Worse, the two intervals routinely point in opposite directions: a "significant" pooled benefit sitting on top of a prediction interval that spans harm. When that happens, reporting only the confidence interval does not simplify the evidence. It overstates it. And the cost of doing better is a single argument in a single function call.

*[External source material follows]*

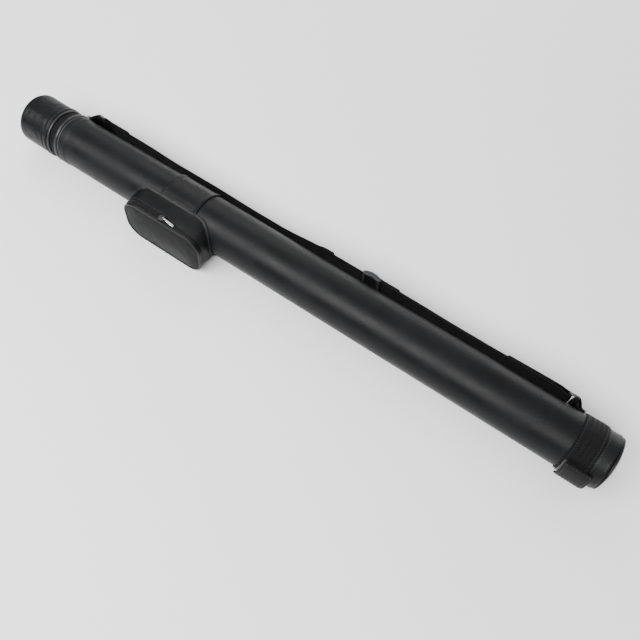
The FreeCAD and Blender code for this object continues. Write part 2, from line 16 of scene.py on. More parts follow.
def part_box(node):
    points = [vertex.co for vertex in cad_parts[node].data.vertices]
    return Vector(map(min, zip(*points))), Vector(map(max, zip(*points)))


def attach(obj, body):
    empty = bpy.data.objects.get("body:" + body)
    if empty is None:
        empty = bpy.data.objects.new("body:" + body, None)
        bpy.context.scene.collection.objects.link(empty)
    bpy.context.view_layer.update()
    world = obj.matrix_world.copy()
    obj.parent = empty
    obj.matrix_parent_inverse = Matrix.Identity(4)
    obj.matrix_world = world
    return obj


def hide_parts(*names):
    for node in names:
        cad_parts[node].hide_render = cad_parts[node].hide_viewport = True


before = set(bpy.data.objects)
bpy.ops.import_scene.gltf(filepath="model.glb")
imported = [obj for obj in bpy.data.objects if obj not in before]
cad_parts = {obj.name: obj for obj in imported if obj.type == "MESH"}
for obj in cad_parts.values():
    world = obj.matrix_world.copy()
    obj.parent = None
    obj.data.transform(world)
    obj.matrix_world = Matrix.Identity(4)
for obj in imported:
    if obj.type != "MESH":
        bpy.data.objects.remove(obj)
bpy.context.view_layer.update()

bl_info = {
    "name": "Cue tube case",
    "version": (1, 0, 0),
    "blender": (4, 5, 0),
    "location": "3D View > Sidebar > Cue case",
    "description": "Builds the leatherette, webbing, zip and fittings of a cue tube case",
    "category": "Object",
}

MM = 0.001
CORE_LOW, CORE_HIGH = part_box("tube_core")
START_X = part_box("lid_end_disc")[0].x
AXIS_Y = (CORE_LOW.y + CORE_HIGH.y) / 2
AXIS_Z = (CORE_LOW.z + CORE_HIGH.z) / 2

# Places and sizes in millimetres, as stations along the tube and distances to its back
STRAP_BACK, STRAP_WIDTH = 39.0, 34.0
UPPER_BAR, LOWER_BAR, RING_LENGTH = 82.0, 765.0, 10.0
BAND_START, BAND_END = 790.0, 816.6
TAIL_START, TAIL_END = 793.5, 823.5
SLEEVE_START, SLEEVE_END = 238.5, 293.5
BASE_CORNER_STATION, BASE_CORNER_RADIUS, BASE_CORNER_SIZE = 829.0, 24.5, 8.0
LID_CORNER_STATION = 5.8


# ---------------------------------------------------------------- sizes and colours

class CueCaseSizes(bpy.types.PropertyGroup):
    """Sizes of the case's textures and trims."""

    grain: FloatProperty(
        name="Leather grain", default=0.0011, min=0.0003, max=0.005, subtype="DISTANCE",
        description="Width of one pebble of the leatherette's grain")
    rib_pitch: FloatProperty(
        name="Webbing rib", default=0.0018, min=0.0005, max=0.005, subtype="DISTANCE",
        description="Distance between two ribs of the webbing")
    band_pitch: FloatProperty(
        name="Band rib", default=0.0024, min=0.0005, max=0.006, subtype="DISTANCE",
        description="Distance between two ribs of the band round the closed end")
    stitch_pitch: FloatProperty(
        name="Stitch pitch", default=0.0032, min=0.001, max=0.01, subtype="DISTANCE",
        description="Distance between the starts of two stitches")
    stitch_length: FloatProperty(
        name="Stitch length", default=0.0023, min=0.0005, max=0.008, subtype="DISTANCE",
        description="Length of one stitch")
    tooth_pitch: FloatProperty(
        name="Zip tooth pitch", default=0.0012, min=0.0005, max=0.004, subtype="DISTANCE",
        description="Distance between two turns of the zip's coil")


class CueCaseColours(bpy.types.PropertyGroup):
    """Colours of the case's materials."""

    leather: FloatVectorProperty(
        name="Leatherette", subtype="COLOR", size=3, default=(0.0046, 0.0048, 0.0055),
        description="Colour of the leatherette")
    webbing: FloatVectorProperty(
        name="Webbing", subtype="COLOR", size=3, default=(0.0022, 0.0022, 0.0025),
        description="Colour of the strap's and the band's webbing")
    thread: FloatVectorProperty(
        name="Thread", subtype="COLOR", size=3, default=(0.010, 0.010, 0.011),
        description="Colour of the sewing thread")
    tack: FloatVectorProperty(
        name="Tacking thread", subtype="COLOR", size=3, default=(0.55, 0.55, 0.53),
        description="Colour of the pale thread at the tail's corners")
    nickel: FloatVectorProperty(
        name="Zip metal", subtype="COLOR", size=3, default=(0.78, 0.77, 0.74),
        description="Colour of the zip's slider and pull")
    floor: FloatVectorProperty(
        name="Floor", subtype="COLOR", size=3, default=(0.93, 0.93, 0.93),
        description="Colour of the floor")


def sizes():
    """The case's sizes, as set in the scene."""
    return bpy.context.scene.cue_case_sizes


def colours():
    """The case's colours, as set in the scene."""
    return bpy.context.scene.cue_case_colours


# ---------------------------------------------------------------- shader maths

class Wire:
    """A shader value: arithmetic on it adds Math nodes."""

    def __init__(self, paint, socket):
        self.paint = paint
        self.socket = socket

    def maths(self, operation, *values):
        return self.paint.node(
            "ShaderNodeMath", {"operation": operation}, dict(enumerate(values)))

    def __add__(self, other):
        return self.maths("ADD", self, other)

    __radd__ = __add__

    def __sub__(self, other):
        return self.maths("SUBTRACT", self, other)

    def __rsub__(self, other):
        return self.maths("SUBTRACT", other, self)

    def __mul__(self, other):
        return self.maths("MULTIPLY", self, other)

    __rmul__ = __mul__

    def sine(self):
        return self.maths("SINE", self)

    def size(self):
        return self.maths("ABSOLUTE", self)

    def ramp(self, low, high, to_low=0.0, to_high=1.0):
        """Map a range to another, smoothly and clamped at both ends."""
        return self.paint.node(
            "ShaderNodeMapRange", {"interpolation_type": "SMOOTHSTEP"},
            {0: self, 1: low, 2: high, 3: to_low, 4: to_high})


class Paint:
    """One material under construction."""

    def __init__(self, name):
        self.material = bpy.data.materials.new(name)
        self.material.use_nodes = True
        self.tree = self.material.node_tree
        self.tree.nodes.clear()

    def node(self, kind, settings=None, inputs=None, output=0):
        """Add a node, set it up, feed its sockets and return one of its outputs."""
        made = self.tree.nodes.new(kind)
        for key, value in (settings or {}).items():
            setattr(made, key, value)
        for key, value in (inputs or {}).items():
            if isinstance(value, Wire):
                self.tree.links.new(value.socket, made.inputs[key])
            else:
                made.inputs[key].default_value = value
        return Wire(self, made.outputs[output]) if made.outputs else None

    def place(self, scale=1.0, stretch=(1.0, 1.0, 1.0)):
        """The piece's own place in the case, scaled."""
        spot = self.node("ShaderNodeTexCoord", output="Object")
        scaled = tuple(scale * part for part in stretch)
        return self.node("ShaderNodeMapping", None, {"Vector": spot, "Scale": scaled})

    def cloth(self):
        """Distance along and across a woven piece, in metres."""
        spot = self.node("ShaderNodeUVMap", {"uv_map": "cloth"})
        along = self.node("ShaderNodeSeparateXYZ", None, {0: spot}, "X")
        across = self.node("ShaderNodeSeparateXYZ", None, {0: spot}, "Y")
        return along, across

    def noise(self, place, scale, detail=3.0, roughness=0.55):
        return self.node("ShaderNodeTexNoise", None, {
            "Vector": place, "Scale": scale, "Detail": detail, "Roughness": roughness})

    def mix(self, factor, low, high):
        return self.node("ShaderNodeMix", {"data_type": "RGBA"}, {
            "Factor": factor, "A": self.rgba(low), "B": self.rgba(high)}, "Result")

    @staticmethod
    def rgba(colour):
        return colour if isinstance(colour, Wire) else (*tuple(colour)[:3], 1.0)

    def bump(self, height, depth, strength=1.0, normal=None):
        inputs = {"Height": height, "Distance": depth, "Strength": strength}
        if normal is not None:
            inputs["Normal"] = normal
        return self.node("ShaderNodeBump", None, inputs)

    def finish(self, **inputs):
        """Close the material with a Principled shader."""
        named = {key.replace("_", " "): value for key, value in inputs.items()}
        named["Base Color"] = self.rgba(named["Base Color"])
        shader = self.node("ShaderNodeBsdfPrincipled", None, named)
        self.node("ShaderNodeOutputMaterial", None, {"Surface": shader})
        return self.material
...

Report the spread, not just the centre. Draw the prediction interval on every forest plot. The reform is overdue, and it is free.

References

Borenstein, M., Higgins, J. P. T., Hedges, L. V., & Rothstein, H. R. (2017). Basics of meta-analysis: I² is not an absolute measure of heterogeneity. Research Synthesis Methods, 8(1), 5–18.
Higgins, J. P. T., Thompson, S. G., & Spiegelhalter, D. J. (2009). A re-evaluation of random-effects meta-analysis. Journal of the Royal Statistical Society: Series A, 172(1), 137–159.
IntHout, J., Ioannidis, J. P. A., & Borm, G. F. (2014). The Hartung-Knapp-Sidik-Jonkman method for random effects meta-analysis is straightforward and considerably outperforms the standard DerSimonian-Laird method. BMC Medical Research Methodology, 14, 25.
IntHout, J., Ioannidis, J. P. A., Rovers, M. M., & Goeman, J. J. (2016). Plea for routinely presenting prediction intervals in meta-analysis. BMJ Open, 6(7), e010247.
Nagashima, K., Noma, H., & Furukawa, T. A. (2019). Prediction intervals for random-effects meta-analysis: A confidence distribution approach. Statistical Methods in Medical Research, 28(6), 1689–1702.
Partlett, C., & Riley, R. D. (2017). Random effects meta-analysis: Coverage performance of 95% confidence and prediction intervals following REML estimation. Statistics in Medicine, 36(2), 301–317.
Riley, R. D., Higgins, J. P. T., & Deeks, J. J. (2011). Interpretation of random effects meta-analyses. British Medical Journal, 342, d549.
Viechtbauer, W. (2010). Conducting meta-analyses in R with the metafor package. Journal of Statistical Software, 36(3), 1–48.